The Company’s consolidated VIEs include an electric utility contractor in which the Company acquired a 49% interest in the first quarter of 2024. As of December 31, 2024 and 2023, the carrying values of assets associated with the Company’s consolidated VIEs totaled approximately $134.8 million and $1.7 million, respectively, which amounts consisted primarily of accounts receivable, net of allowance and contract assets. The carrying values of liabilities associated with the Company’s consolidated VIEs totaled approximately $132.8 million and $1.6 million as of December 31, 2024 and 2023, respectively, which amounts consisted primarily of accounts payable.
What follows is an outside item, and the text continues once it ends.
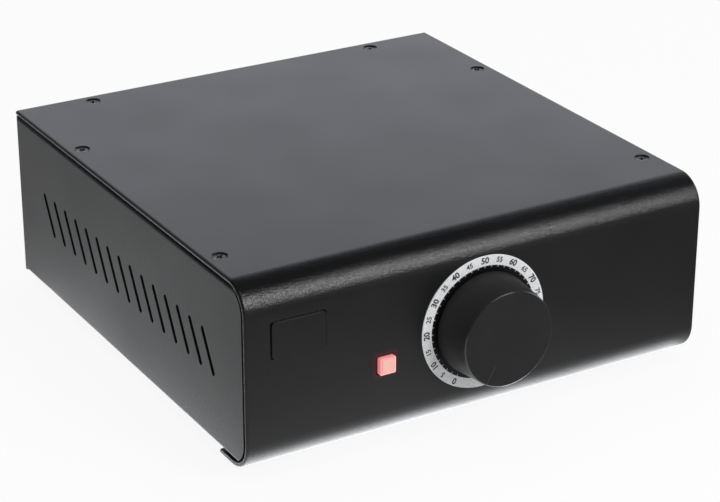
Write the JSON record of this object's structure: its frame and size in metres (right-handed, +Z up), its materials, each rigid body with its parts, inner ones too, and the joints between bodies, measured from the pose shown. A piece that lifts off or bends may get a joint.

The Company has not provided, nor is it obligated to provide, any financial support to any of its consolidated VIEs.
The carrying values of the Company’s VIEs that are not consolidated totaled approximately $23 million as of both December 31, 2024 and 2023, which amounts are recorded within other long-term assets in the consolidated balance sheets. Management believes that the Company’s maximum exposure to loss for its non-consolidated VIEs, inclusive of additional financing commitments, approximated $34 million and $35 million as of December 31, 2024 and 2023, respectively.
Senior Notes
In the first quarter of 2024, management reevaluated its fair value hierarchy determination for its senior notes to better align with the valuation hierarchy of the fair value guidance, which resulted in an update of the Level determination from Level 1 inputs to Level 2 inputs. The update had no effect on the reported fair values of the related senior notes. As of December 31, 2024, the estimated fair values of the Company’s senior notes were determined based on an exit price approach using Level 2 inputs. See Note 7 - Debt for additional information pertaining to the Company’s senior notes.